My findings are in agreement with Harrison’s. In examining Johnson’s claims I looked at the CBS news coverage and I was able to synchronize the film footage with audio to the Pruszynski tape, of the moment in question after the shooting. I concluded with 100% certainty that there are NO extra gunshots on the Pruszynski recording. They do not appear on the CBS footage, which is being shot just inches from where Senator Kennedy is lying on the floor, which would put the cameraman within only feet from where Sirhan would have been apprehended. I timed the section at the beginning of the Pruszynski Tape, and it adds up to approximately 16 seconds.
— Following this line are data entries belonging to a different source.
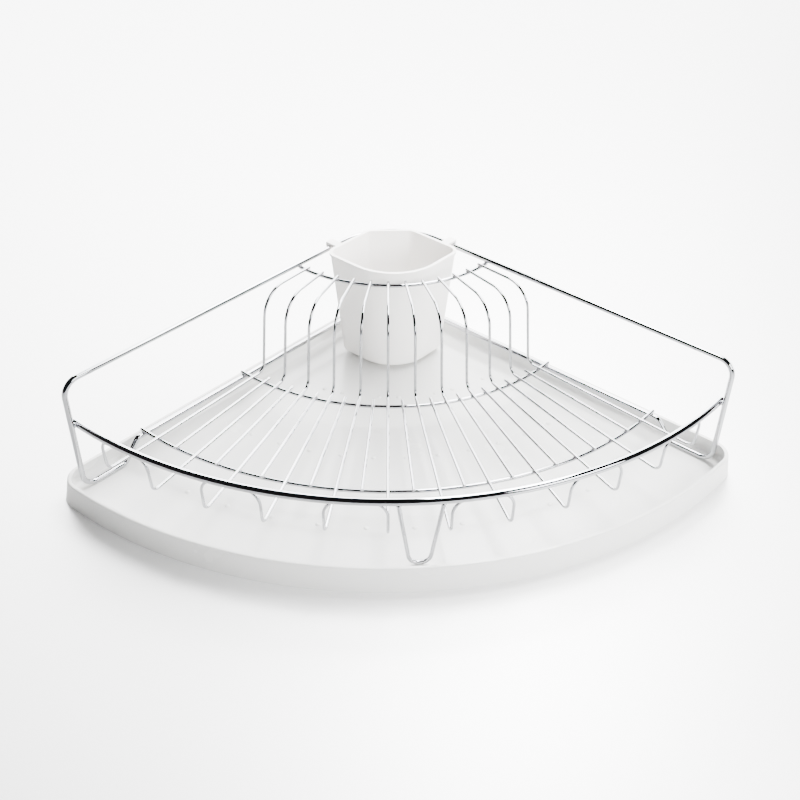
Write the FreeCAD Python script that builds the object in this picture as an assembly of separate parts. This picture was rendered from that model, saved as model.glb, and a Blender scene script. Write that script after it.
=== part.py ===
import FreeCAD, Part
import math
import os

# Corner dish rack: a fan-shaped wire rack that stands in a drip tray and carries a cutlery cup.
# Lengths are in millimetres. +Z is up and the curved front faces -Y. While the parts are drawn,
# the arcs of the rack are centred on x = 0, y = 0, and export_part then moves everything by
# fan_centre_y, so that the origin is the middle of the object's footprint, on the counter.

# --- Driving dimensions -------------------------------------------------------------------

# Wire gauges (diameters)
frame_wire = 4.5
front_rail_wire = 6.0
arc_wire = 3.2
rib_wire = 2.4
foot_wire = 3.2
weld_sink = 0.1  # how far one wire sinks into another where they are welded

# Drip tray
tray_front_low = 378.6  # outer wall in front at the counter, from the centre of the arcs
tray_front_high = 378.0  # the same at the rim
tray_side_low = 20.0  # outer side wall at the counter, outside the 45 degree lines through the centre
tray_side_high = 15.0
tray_corner_low = 16.0
tray_corner_high = 20.0
tray_height = 24.0
tray_wall = 3.2
tray_back_radius = 44.0
tray_floor_top = 8.0
tray_floor_thickness = 2.6
tray_inner_fillet = 4.0
tray_edge_fillet = 1.3
nub_rows = (143.0, 230.0, 317.0)
nub_step = 6.85  # degrees between nubs in a row
nub_count = 11
nub_radius = 2.2
nub_height = 0.8
nub_root = 0.5  # how far a nub's foot reaches into the floor

# Main frame: one closed wire, with its two straight sides on the 45 degree lines
side_apex_y = 5.5  # where the two side planes meet
side_length = 366.0  # from that corner to the front legs, along a side
rack_clearance = 0.3  # gap between the tray's floor and the wires that stand on it
top_rail_z = 110.0
lower_rail_z = 27.5
floor_run_back = 326.0  # back end of the run on the tray's floor, along a side
riser_top = 311.0
front_top_bend = 13.0
front_low_bend = 11.0
riser_bend = 5.0
back_bend = 62.0

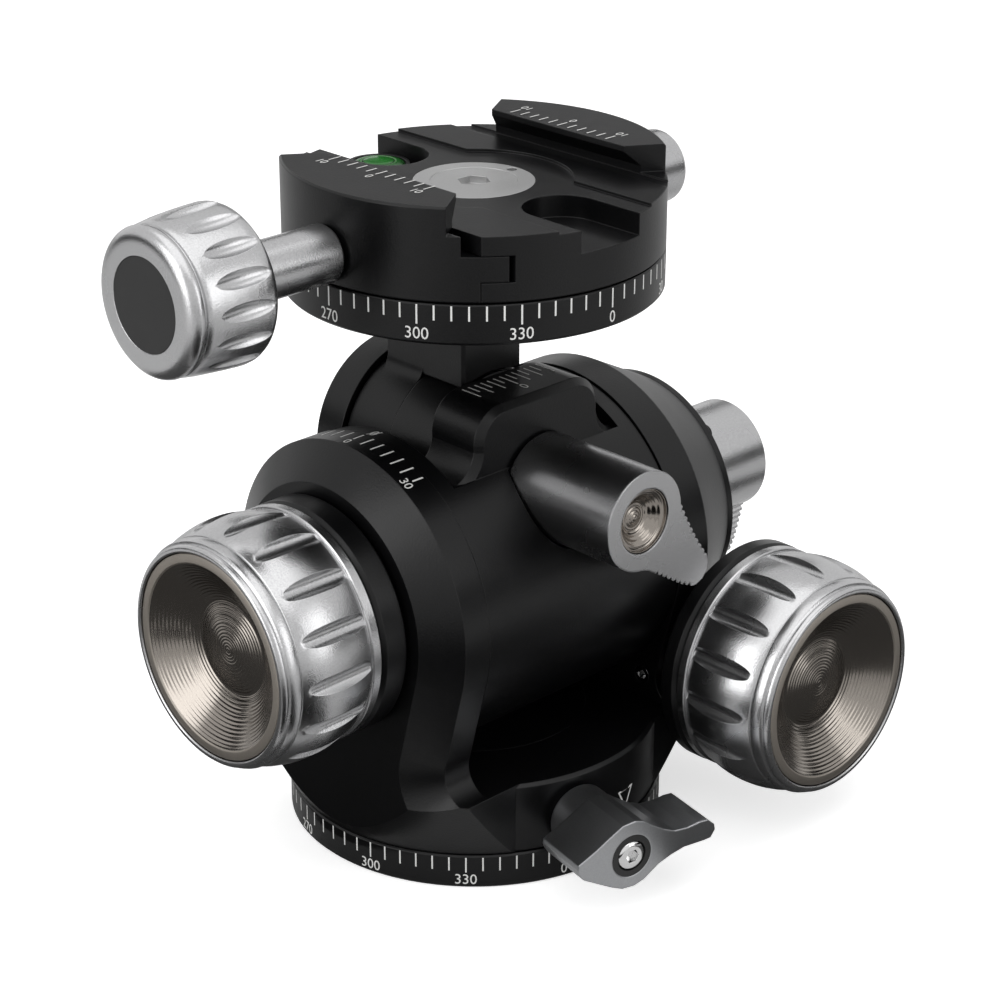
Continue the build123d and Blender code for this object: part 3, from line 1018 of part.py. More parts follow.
def lever(label, plane, root, face, radius, insert_r, bore_end, mirrored, aim):
    """Tubular lever along the plane's normal with a hooked thumb horn at its face."""
    step = 1 if face > root else -1
    c = cos(radians(aim))
    s = sin(radians(aim))
    horn = [(mirrored * (x * c - z * s), x * s + z * c) for x, z in HORN]
    with BuildPart() as body:
        rod(plane, radius, root, face)
        with BuildSketch(plane.offset(face - step * HORN_T)):
            with BuildLine():
                Polyline(*horn, close=True)
            make_face()
        extrude(amount=step * HORN_T)
        rod(plane, insert_r + SEAT, face - step * 3.0, face, mode=Mode.SUBTRACT)
        rod(plane, BOLT_A_R + 0.1, root, bore_end, mode=Mode.SUBTRACT)
    save(body, label)
    return body


def lever_insert(label, plane, face, radius):
    """Spun dish set in the lever's face."""
    step = 1 if face > 0 else -1
    with BuildPart() as dish:
        rod(plane, radius, face - step * 3.0, face - step * 0.15)
        with BuildSketch(plane.offset(face - step * 1.6)) as bottom:
            Circle(radius * 0.55)
        with BuildSketch(plane.offset(face)) as mouth:
            Circle(radius * 0.86)
        loft([bottom.sketch, mouth.sketch], mode=Mode.SUBTRACT)
    save(dish, label)
    return dish


front_lever = lever(
    "front_lever", B_PLANE, FRONT_LEVER_ROOT, FRONT_LEVER_FACE, FRONT_LEVER_R, LEVER_INSERT_R,
    PIN_START - 1, -1, 0,
)
front_lever_insert = lever_insert("front_lever_insert", B_PLANE, FRONT_LEVER_FACE, LEVER_INSERT_R)
rear_lever = lever(
    "rear_lever", A_PLANE, REAR_LEVER_ROOT, REAR_LEVER_FACE, REAR_LEVER_R, REAR_INSERT_R,
    BOLT_A_END + 1, 1, REAR_HORN_TURN,
)
rear_lever_insert = lever_insert("rear_lever_insert", A_PLANE, REAR_LEVER_FACE, REAR_INSERT_R)


# ---------------------------------------------------------------- tilt knobs
def knob_shell(label, face, shaft_r, shaft_in):
    """Fluted knob; the plane stands at its front face and points to its back."""
    along = Axis(face.origin, face.x_dir)
    flange_s = KNOB_LENGTH - KNOB_FLANGE_W
    flute_r = KNOB_BARREL_R + KNOB_FLUTE_R - KNOB_FLUTE_SINK
    flute_end = flange_s - 0.2
    aim = face.x_dir * flute_end - Vector(0, 0, KNOB_FLUTE_FALL)
    seat = Plane(origin=face.origin + Vector(0, 0, flute_r + KNOB_FLUTE_FALL / 2), z_dir=aim)
    with BuildPart(mode=Mode.PRIVATE) as flute:
        rod(seat, KNOB_FLUTE_R, 2.9, flute_end)
    with BuildPart() as shell:
        with BuildSketch(face) as half:
            with BuildLine():
                Polyline(
                    (0, 0), (0, KNOB_BEAD_R - 0.5), (0.3, KNOB_BEAD_R), (0.85, KNOB_BEAD_R),
                    (0.98, KNOB_BEAD_R - 0.15), (1.2, KNOB_BAND_R - 0.2), (2.9, KNOB_BAND_R),
                    (3.1, KNOB_BAND_R - 0.2), (3.3, KNOB_BAND_R + 0.1),
                )
                ThreePointArc(
                    (3.3, KNOB_BAND_R + 0.1), (flange_s * 0.6, KNOB_BARREL_R), (flange_s, KNOB_BARREL_END_R)
                )
                Polyline(
                    (flange_s, KNOB_BARREL_END_R), (flange_s, KNOB_FLANGE_R - 0.2),
                    (flange_s + 0.2, KNOB_FLANGE_R), (KNOB_LENGTH - 0.2, KNOB_FLANGE_R),
                    (KNOB_LENGTH, KNOB_FLANGE_R - 0.2), (KNOB_LENGTH, 0),
                )
                Line((KNOB_LENGTH, 0), (0, 0))
            make_face()
        revolve(half.sketch, axis=along)
        for index in range(KNOB_FLUTES):
            add(flute.part.rotate(along, index * 360 / KNOB_FLUTES), mode=Mode.SUBTRACT)
        pocket_r = KNOB_INSERT_R + SEAT
        turn(face, ((-1, 0), (-1, pocket_r), (KNOB_INSERT_DEPTH, pocket_r), (KNOB_INSERT_DEPTH, 0)),
             mode=Mode.SUBTRACT)
        bore_r = shaft_r + SEAT
        turn(face, ((shaft_in - 0.3, 0), (shaft_in - 0.3, bore_r), (KNOB_LENGTH, bore_r), (KNOB_LENGTH, 0)),
             mode=Mode.SUBTRACT)
    save(shell, label)
    return shell


def knob_insert(label, face):
    """Spun dish set in the knob's front: flat rim, bowl and low centre dome."""
    with BuildPart() as dish:
        turn(face, (
            (KNOB_INSERT_DEPTH, 0), (KNOB_INSERT_DEPTH, KNOB_INSERT_R), (KNOB_INSERT_SET, KNOB_INSERT_R),
            (KNOB_INSERT_SET, 14.5), (0.7, 13.9), (1.9, 12.2), (3.2, 10.4), (4.2, 8.7), (4.75, 7.3),
            (4.6, 6.6), (4.2, 4.6), (3.9, 2.4), (3.8, 0),
        ))
    save(dish, label)
    return dish


LEFT_FACE = Plane(origin=(LEFT_KNOB_FACE, 0, A_Z), x_dir=(1, 0, 0), z_dir=(0, -1, 0))
RIGHT_FACE = Plane(origin=(WORM_A_X, RIGHT_KNOB_FACE, WORM_A_Z), x_dir=(0, 1, 0), z_dir=(1, 0, 0))
left_knob = knob_shell("left_knob", LEFT_FACE, WORM_B_SHAFT_R, KNOB_INSERT_DEPTH + 1)
right_knob = knob_shell("right_knob", RIGHT_FACE, WORM_A_SHAFT_R, KNOB_INSERT_DEPTH + 1)
left_knob_insert = knob_insert("left_knob_insert", LEFT_FACE)
right_knob_insert = knob_insert("right_knob_insert", RIGHT_FACE)


def worm(label, plane, turned, shaft_r, tip_r, start, end):
    """Shaft with a ringed worm thread about the middle."""
    with BuildPart() as shaft:
        rod(plane, shaft_r, start, end)
        rod(plane, tip_r, -WORM_HALF, WORM_HALF)
        steps = int(2 * WORM_HALF / WORM_PITCH)
        for index in range(steps):
            mid = (index - (steps - 1) / 2) * WORM_PITCH
            turn(turned, (
                (mid - 0.25, tip_r - 0.9), (mid + 0.25, tip_r - 0.9), (mid + 0.6, tip_r + 0.1),
                (mid - 0.6, tip_r + 0.1),
            ), mode=Mode.SUBTRACT)
    save(shaft, label)
    return shaft


WORM_START = KNOB_INSERT_DEPTH + 1
worm_a = worm(
    "worm_a", WORM_PLANE, WORM_TURN, WORM_A_SHAFT_R, WORM_A_TIP_R, RIGHT_KNOB_FACE + WORM_START,
    WORM_BORE_BACK - 1.0,
)
worm_b = worm(
    "worm_b", A_PLANE, A_TURN, WORM_B_SHAFT_R, WORM_B_TIP_R, LEFT_KNOB_FACE + WORM_START,
    WORM_B_BORE_END - 1.0,
)
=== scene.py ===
import json
import math

import bmesh
import bpy
import numpy as np
from mathutils import Matrix


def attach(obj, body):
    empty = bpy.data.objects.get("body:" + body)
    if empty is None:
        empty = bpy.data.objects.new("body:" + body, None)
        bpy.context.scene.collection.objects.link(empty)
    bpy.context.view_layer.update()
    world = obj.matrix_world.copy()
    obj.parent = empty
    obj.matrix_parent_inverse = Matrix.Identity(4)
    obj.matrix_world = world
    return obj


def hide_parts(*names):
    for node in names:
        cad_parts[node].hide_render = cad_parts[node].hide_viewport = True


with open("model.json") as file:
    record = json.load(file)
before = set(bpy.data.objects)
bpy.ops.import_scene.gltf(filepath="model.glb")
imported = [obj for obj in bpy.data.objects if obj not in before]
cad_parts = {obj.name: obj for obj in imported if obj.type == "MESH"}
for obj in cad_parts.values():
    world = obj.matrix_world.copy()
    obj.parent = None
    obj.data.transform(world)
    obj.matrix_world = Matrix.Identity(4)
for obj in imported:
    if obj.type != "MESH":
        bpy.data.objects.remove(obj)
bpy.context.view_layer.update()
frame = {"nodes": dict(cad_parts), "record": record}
nodes = frame["nodes"]

MM = 0.001

# places of the CAD's faces, in millimetres
TILT_Z = 43.5         # height of the fore-and-aft tilt axis
BASE_RING_R = 30.2    # lower degree ring
TOP_RING_R = 29.0     # upper degree ring
DRUM_R = 29.7         # foot of the yoke, above the lower ring
RIM_R = 25.8          # rim of the yoke's left cheek, which holds the tilt scale
CHEEK_R = 25.5        # rim of the tilting barrel beside it
BLOCK_Z = 74.7        # top of the block on the barrel
JAW_Z = 109.4         # tops of the two jaws

SHARP = math.radians(32)    # a shell's edges bent by more than this stay sharp
FLUTES = 16                 # on each of the three knobs


# ------------------------------------------------------------------ materials
def linear(code):
    """sRGB hex colour turned to linear, with alpha 1."""
    values = [int(code[i:i + 2], 16) / 255 for i in (1, 3, 5)]
    return [v / 12.92 if v <= 0.04045 else ((v + 0.055) / 1.055) ** 2.4 for v in values] + [1.0]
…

This is the section during the wrestling with Sirhan, where you can hear a man yelling, ‘Break his hand...break his hand’ and scuffling in the background. Within this 16 seconds of audio, I hear nothing resembling gunfire.
This new acoustics evidence in the RFK case suggests to a high degree of probability that on the night of June 4/5 1968 in the Ambassador Hotel pantry there were no other gunmen who fired shots at Senator Kennedy. Furthermore, this evidence negates to a high degree of probability the allegations by conspiracy advocates that extra bullets were either discovered or retrieved from the pantry’s swinging doors.